Best advice you have ever received:
“I don’t know if you can call it advice, per se, however the quote ‘If you love what you do, you will never work a day in your life’ rings true. When I stop having fun, I really need to re-evaluate what I am doing – especially with my eat, sleep, work, repeat routine!” 

Mentor or influential person in your life:
“My Dad. Unfortunately, I probably didn’t realize this in his life, but in his passing, it’s become incredibly obvious how much of an influence he had on me in the 33 years we had together. I am my father’s daughter in many aspects. However, I know that I have his personality. I can acknowledge now that it is one of the most important traits that contributes to my success professionally, and none of that was without the love and support from my mom as well.”

Favorite thing about working at Hendrick Motorsports:
"The people, by far.” 

Something people may not know about working for a race team:
“Hendrick Motorsports manufactures or fabricates approximately 85 percent of the components that are assembled on a race car every weekend.”

Music you listen to while you work:
“I have four staples. ‘The Heat,’ ‘SiriusXM Fly,’ ‘The Highway,’ and ‘Hits 1.’”
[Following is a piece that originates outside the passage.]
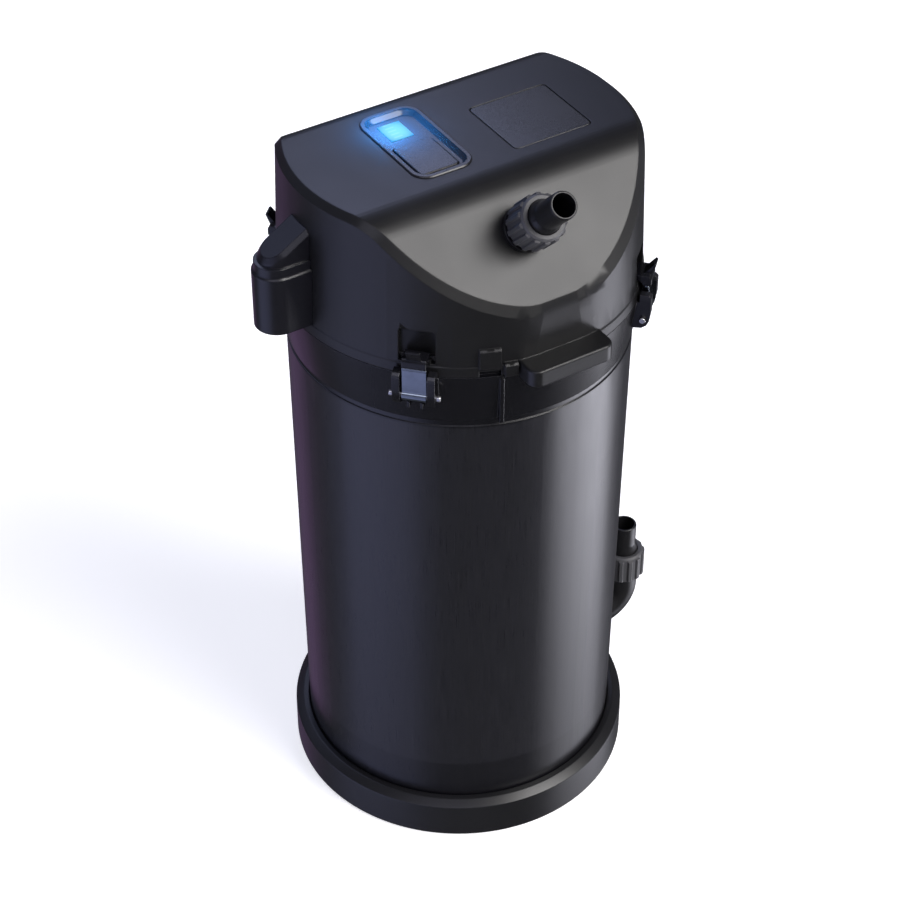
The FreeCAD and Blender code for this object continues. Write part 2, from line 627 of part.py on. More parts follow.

Who else you would like to see answer these questions:
“There are a number of people on campus who have had a diverse career path at Hendrick Motorsports that has led them to where they are today, which is intriguing to me. I think it would be interesting to check in with (director of human performance) Andy Papathanassiou to give others visibility into his role on the human performance side of the business. There is so much more to the pit department than what you see on TV.”